[DATA]

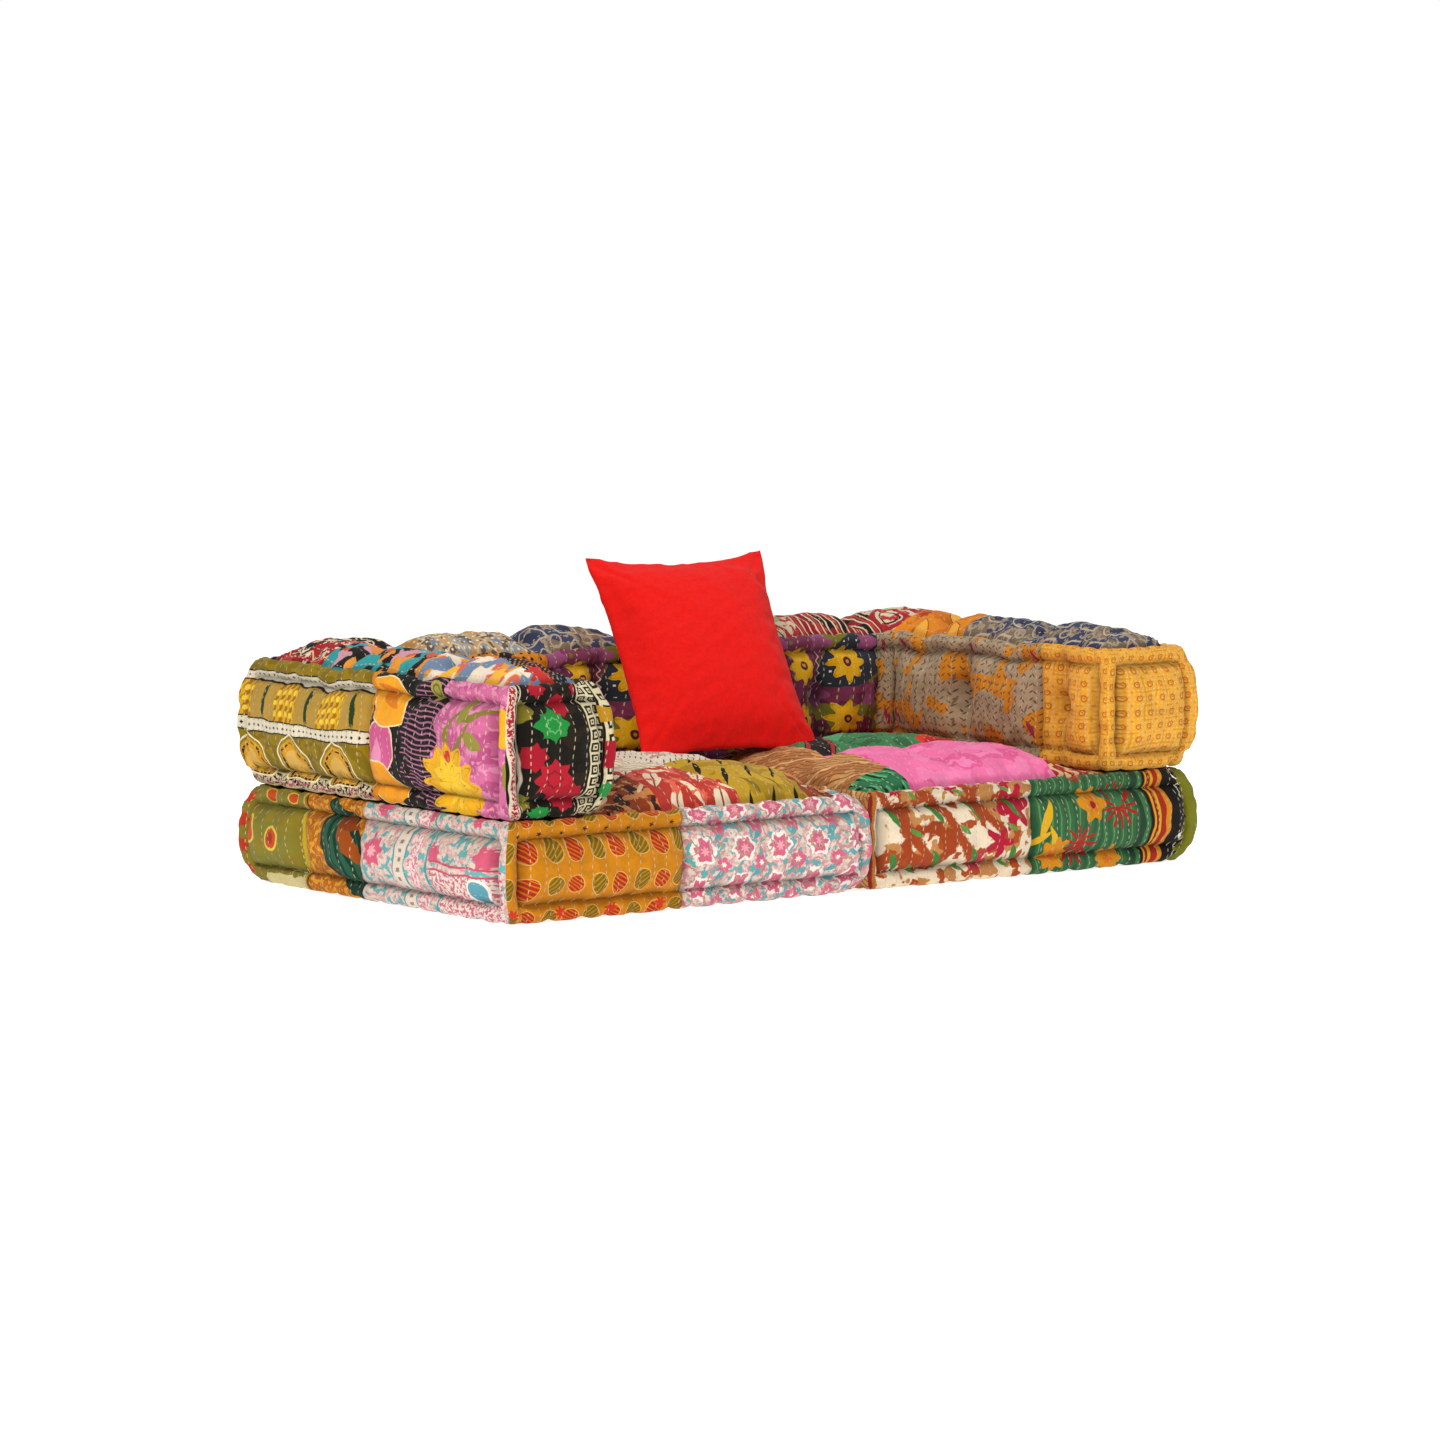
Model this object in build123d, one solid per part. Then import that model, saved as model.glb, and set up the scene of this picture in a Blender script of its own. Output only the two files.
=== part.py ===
from build123d import *
from math import cos, hypot, radians, sin, sqrt
import os

# Modular pouf sofa: two square seat cushions side by side, an L-shaped arm and back
# bolster on each of them, and a loose scatter cushion.
# Millimetres. The sofa stands on z = 0 and faces -Y, the seats meet on x = 0, and the
# right half is modelled and mirrored to make the left half.

# Driving sizes of the cushions
module_width = 700
module_depth = 736
seat_height = 158
bolster_height = 203
bolster_thickness = 189
pillow_size = 350
pillow_thickness = 112

# Running gaps between cushions that come apart
module_gap = 0.6
stack_gap = 0.3
pillow_gap = 0.3

# Sewn rolls along the edges and the grooves stitched beside them
roll_radius = 15
groove_depth = 6
press_depth = 1
corner_fullness = 0.5
corner_bevel = 5
post_sides = 12

# Swell of the stuffed panels between the grooves
side_swell = 18
plan_spare = 3
shoulder_run = 62
seam_level = 6
press_run = 16
meeting_relief = 1.5

# Seat crown: three puffs each way with sewn channels between them
crown_puff_rise = 31
crown_channel_x = 17
crown_channel_y = 14
crown_inset = 3
crown_root = 8
crown_clear = 4
crown_edge_rise = 5

# Bolster crown: waves along its length, sewn channels across it
bolster_crown_rise = 30
bolster_channel_level = 16
bolster_wave_rise = 21
pinch_depth = 14

# Cover wall under the grooves, filling clearance and seam lines
cover_thickness = 4
filling_gap = 0.3
seam_allowance = 1.5

# Tufts, each a funnel of pleats, and the ties that pull them in
pleat_count = 8
tuft_floor_radius = 8
tuft_mouth_radius = 40
tuft_reach = 44
crown_tuft_depth = 9
side_tuft_depth = 12
side_tuft_mouth = 44
cord_sides = 6
tie_radius = 2
tie_hole_radius = 2.4
knot_radius = 6
knot_height = 1.2
knot_pocket_radius = 9
knot_pocket_depth = 1.8

# Scatter cushion
pillow_rim = 3
pillow_cover = 2
pillow_draw = 13
pillow_cross_swell = 2
pillow_lean = 33
pillow_turn = -9
pillow_offset_x = 12
pillow_approach = 60
seat_tolerance = 0.05

# One overrun for every cut
overrun = 40

# Places as shares of the side that they divide
third_shares = (1 / 3, 2 / 3)
side_seam_share = 1 / 2
shoulder_share = 2 / 5
arm_pinch_shares = (1 / 6, 1 / 2)
back_pinch_shares = (1 / 6, 1 / 2)

roll_width = roll_radius + sqrt(roll_radius**2 - (roll_radius - groove_depth) ** 2)
half_depth = module_depth / 2
half_gap = module_gap / 2
bolster_floor = seat_height + stack_gap
bolster_top = bolster_floor + bolster_height
arm_inner = module_width - bolster_thickness
back_inner = half_depth - bolster_thickness
front = -half_depth
crown_end_x = arm_inner - side_swell - crown_clear
crown_end_y = back_inner - side_swell - crown_clear
crown_top = seat_height + crown_channel_y + crown_puff_rise
core_wall = groove_depth + cover_thickness
tufted_wall = pinch_depth + side_tuft_depth + cover_thickness
form_top = bolster_top + bolster_crown_rise + overrun
reach = module_width + module_depth


# Sketch helpers


def in_xy(u, v):
    return (u, v, 0)


def in_xz(u, v):
    return (u, 0, v)


def in_yz(u, v):
    return (0, u, v)


def face_from(entries, place):
    """Closed face; an entry is a point and the rise of the arc to the next point."""
    edges = []
    for index, (u, v, rise) in enumerate(entries):
        next_u, next_v, _ = entries[(index + 1) % len(entries)]
        if rise == 0:
            edges.append(Line(place(u, v), place(next_u, next_v)))
            continue
        run_u = next_u - u
        run_v = next_v - v
        length = hypot(run_u, run_v)
        middle_u = (u + next_u) / 2 + run_v / length * rise
        middle_v = (v + next_v) / 2 - run_u / length * rise
        edges.append(ThreePointArc(place(u, v), place(middle_u, middle_v), place(next_u, next_v)))
    return Face(Wire(edges))


def closed_outline(corners, sides, place):
    """Walk the corners anticlockwise; each side lists (along, outward, rise) stations.

    A corner lies a groove's depth inside the cushion's nominal box, under its roll.
    """
    count = len(corners)
    runs = []
    for index, (u, v) in enumerate(corners):
        next_u, next_v = corners[(index + 1) % count]
        length = hypot(next_u - u, next_v - v)
        runs.append(((next_u - u) / length, (next_v - v) / length))
    entries = []
    for index, stations in enumerate(sides):
        u, v = corners[index]
        next_u, next_v = corners[(index + 1) % count]
        along_u, along_v = runs[index]
        after_u, after_v = runs[(index + 1) % count]
        for along, outward, rise in stations:
            point_u = u + along_u * along + along_v * outward
            point_v = v + along_v * along - along_u * outward
            entries.append((point_u, point_v, rise))
        corner_u = next_u - (along_v + after_v) * groove_depth
        corner_v = next_v + (along_u + after_u) * groove_depth
        entries.append((corner_u, corner_v, 0))
    return face_from(entries, place)


def easing_rise(run, step):
    """Rise of an arc that climbs one step over one run and ends level."""
    radius = (run**2 + step**2) / (2 * step)
    chord = hypot(run, step)
    return radius - sqrt(radius**2 - chord**2 / 4)


# Sides of a cushion's outline, from groove to groove


def swollen_side(length, swell):
    return [(roll_width, -groove_depth, swell), (length - roll_width, -groove_depth, 0)]


def pressed_side(length, level):
    ease = easing_rise(press_run, groove_depth + level)
    return [
        (roll_width, -groove_depth, ease),
        (roll_width + press_run, level, 0),
        (length - roll_width - press_run, level, ease),
        (length - roll_width, -groove_depth, 0),
    ]


def puffed_side(start, end, seams, level):
    """Flat-topped puffs with round shoulders between seams drawn in to one level."""
    crest = side_swell + plan_spare - groove_depth
    stops = [(start, -groove_depth)]
    stops += [(seam, level) for seam in seams]
    stops += [(end, -groove_depth)]
    stations = []
    for (a, level_a), (b, level_b) in zip(stops, stops[1:]):
        run = min(shoulder_run, (b - a) * shoulder_share)
        stations.append((a, level_a, easing_rise(run, crest - level_a)))
        stations.append((a + run, crest, 0))
        stations.append((b - run, crest, easing_rise(run, crest - level_b)))
    stations.append((end, -groove_depth, 0))
    return stations


def waved_side(length, seams, level, rise):
    """Round waves along a top side, with a sewn channel at each seam."""
    stations = [(roll_width, -groove_depth, rise)]
    stations += [(seam, level, rise) for seam in seams]
    stations += [(length - roll_width, -groove_depth, 0)]
    return stations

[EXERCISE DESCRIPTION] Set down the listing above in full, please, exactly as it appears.

[FINAL ANSWER]
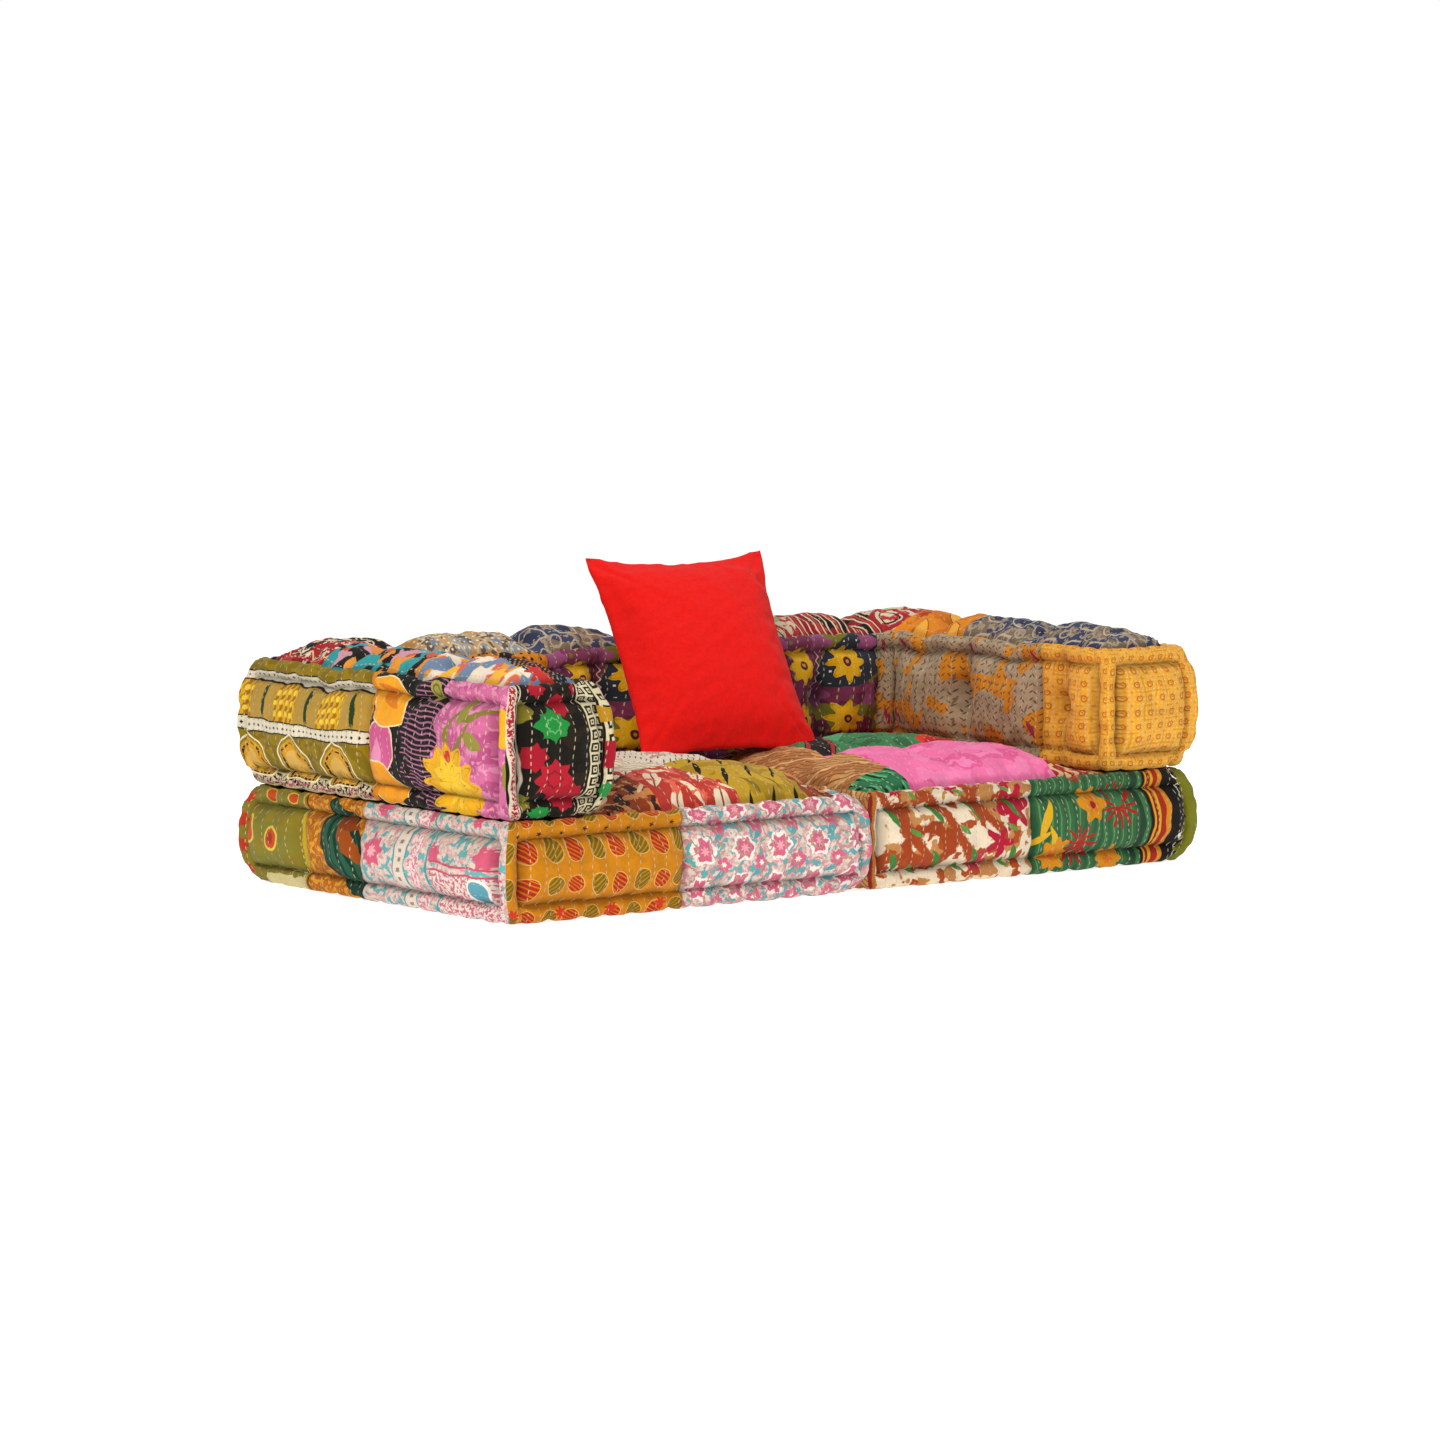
Model this object in build123d, one solid per part. Then import that model, saved as model.glb, and set up the scene of this picture in a Blender script of its own. Output only the two files.
=== part.py ===
from build123d import *
from math import cos, hypot, radians, sin, sqrt
import os

# Modular pouf sofa: two square seat cushions side by side, an L-shaped arm and back
# bolster on each of them, and a loose scatter cushion.
# Millimetres. The sofa stands on z = 0 and faces -Y, the seats meet on x = 0, and the
# right half is modelled and mirrored to make the left half.

# Driving sizes of the cushions
module_width = 700
module_depth = 736
seat_height = 158
bolster_height = 203
bolster_thickness = 189
pillow_size = 350
pillow_thickness = 112

# Running gaps between cushions that come apart
module_gap = 0.6
stack_gap = 0.3
pillow_gap = 0.3

# Sewn rolls along the edges and the grooves stitched beside them
roll_radius = 15
groove_depth = 6
press_depth = 1
corner_fullness = 0.5
corner_bevel = 5
post_sides = 12

# Swell of the stuffed panels between the grooves
side_swell = 18
plan_spare = 3
shoulder_run = 62
seam_level = 6
press_run = 16
meeting_relief = 1.5

# Seat crown: three puffs each way with sewn channels between them
crown_puff_rise = 31
crown_channel_x = 17
crown_channel_y = 14
crown_inset = 3
crown_root = 8
crown_clear = 4
crown_edge_rise = 5

# Bolster crown: waves along its length, sewn channels across it
bolster_crown_rise = 30
bolster_channel_level = 16
bolster_wave_rise = 21
pinch_depth = 14

# Cover wall under the grooves, filling clearance and seam lines
cover_thickness = 4
filling_gap = 0.3
seam_allowance = 1.5

# Tufts, each a funnel of pleats, and the ties that pull them in
pleat_count = 8
tuft_floor_radius = 8
tuft_mouth_radius = 40
tuft_reach = 44
crown_tuft_depth = 9
side_tuft_depth = 12
side_tuft_mouth = 44
cord_sides = 6
tie_radius = 2
tie_hole_radius = 2.4
knot_radius = 6
knot_height = 1.2
knot_pocket_radius = 9
knot_pocket_depth = 1.8

# Scatter cushion
pillow_rim = 3
pillow_cover = 2
pillow_draw = 13
pillow_cross_swell = 2
pillow_lean = 33
pillow_turn = -9
pillow_offset_x = 12
pillow_approach = 60
seat_tolerance = 0.05

# One overrun for every cut
overrun = 40

# Places as shares of the side that they divide
third_shares = (1 / 3, 2 / 3)
side_seam_share = 1 / 2
shoulder_share = 2 / 5
arm_pinch_shares = (1 / 6, 1 / 2)
back_pinch_shares = (1 / 6, 1 / 2)

roll_width = roll_radius + sqrt(roll_radius**2 - (roll_radius - groove_depth) ** 2)
half_depth = module_depth / 2
half_gap = module_gap / 2
bolster_floor = seat_height + stack_gap
bolster_top = bolster_floor + bolster_height
arm_inner = module_width - bolster_thickness
back_inner = half_depth - bolster_thickness
front = -half_depth
crown_end_x = arm_inner - side_swell - crown_clear
crown_end_y = back_inner - side_swell - crown_clear
crown_top = seat_height + crown_channel_y + crown_puff_rise
core_wall = groove_depth + cover_thickness
tufted_wall = pinch_depth + side_tuft_depth + cover_thickness
form_top = bolster_top + bolster_crown_rise + overrun
reach = module_width + module_depth


# Sketch helpers


def in_xy(u, v):
    return (u, v, 0)


def in_xz(u, v):
    return (u, 0, v)


def in_yz(u, v):
    return (0, u, v)


def face_from(entries, place):
    """Closed face; an entry is a point and the rise of the arc to the next point."""
    edges = []
    for index, (u, v, rise) in enumerate(entries):
        next_u, next_v, _ = entries[(index + 1) % len(entries)]
        if rise == 0:
            edges.append(Line(place(u, v), place(next_u, next_v)))
            continue
        run_u = next_u - u
        run_v = next_v - v
        length = hypot(run_u, run_v)
        middle_u = (u + next_u) / 2 + run_v / length * rise
        middle_v = (v + next_v) / 2 - run_u / length * rise
        edges.append(ThreePointArc(place(u, v), place(middle_u, middle_v), place(next_u, next_v)))
    return Face(Wire(edges))


def closed_outline(corners, sides, place):
    """Walk the corners anticlockwise; each side lists (along, outward, rise) stations.

    A corner lies a groove's depth inside the cushion's nominal box, under its roll.
    """
    count = len(corners)
    runs = []
    for index, (u, v) in enumerate(corners):
        next_u, next_v = corners[(index + 1) % count]
        length = hypot(next_u - u, next_v - v)
        runs.append(((next_u - u) / length, (next_v - v) / length))
    entries = []
    for index, stations in enumerate(sides):
        u, v = corners[index]
        next_u, next_v = corners[(index + 1) % count]
        along_u, along_v = runs[index]
        after_u, after_v = runs[(index + 1) % count]
        for along, outward, rise in stations:
            point_u = u + along_u * along + along_v * outward
            point_v = v + along_v * along - along_u * outward
            entries.append((point_u, point_v, rise))
        corner_u = next_u - (along_v + after_v) * groove_depth
        corner_v = next_v + (along_u + after_u) * groove_depth
        entries.append((corner_u, corner_v, 0))
    return face_from(entries, place)


def easing_rise(run, step):
    """Rise of an arc that climbs one step over one run and ends level."""
    radius = (run**2 + step**2) / (2 * step)
    chord = hypot(run, step)
    return radius - sqrt(radius**2 - chord**2 / 4)


# Sides of a cushion's outline, from groove to groove


def swollen_side(length, swell):
    return [(roll_width, -groove_depth, swell), (length - roll_width, -groove_depth, 0)]


def pressed_side(length, level):
    ease = easing_rise(press_run, groove_depth + level)
    return [
        (roll_width, -groove_depth, ease),
        (roll_width + press_run, level, 0),
        (length - roll_width - press_run, level, ease),
        (length - roll_width, -groove_depth, 0),
    ]


def puffed_side(start, end, seams, level):
    """Flat-topped puffs with round shoulders between seams drawn in to one level."""
    crest = side_swell + plan_spare - groove_depth
    stops = [(start, -groove_depth)]
    stops += [(seam, level) for seam in seams]
    stops += [(end, -groove_depth)]
    stations = []
    for (a, level_a), (b, level_b) in zip(stops, stops[1:]):
        run = min(shoulder_run, (b - a) * shoulder_share)
        stations.append((a, level_a, easing_rise(run, crest - level_a)))
        stations.append((a + run, crest, 0))
        stations.append((b - run, crest, easing_rise(run, crest - level_b)))
    stations.append((end, -groove_depth, 0))
    return stations


def waved_side(length, seams, level, rise):
    """Round waves along a top side, with a sewn channel at each seam."""
    stations = [(roll_width, -groove_depth, rise)]
    stations += [(seam, level, rise) for seam in seams]
    stations += [(length - roll_width, -groove_depth, 0)]
    return stations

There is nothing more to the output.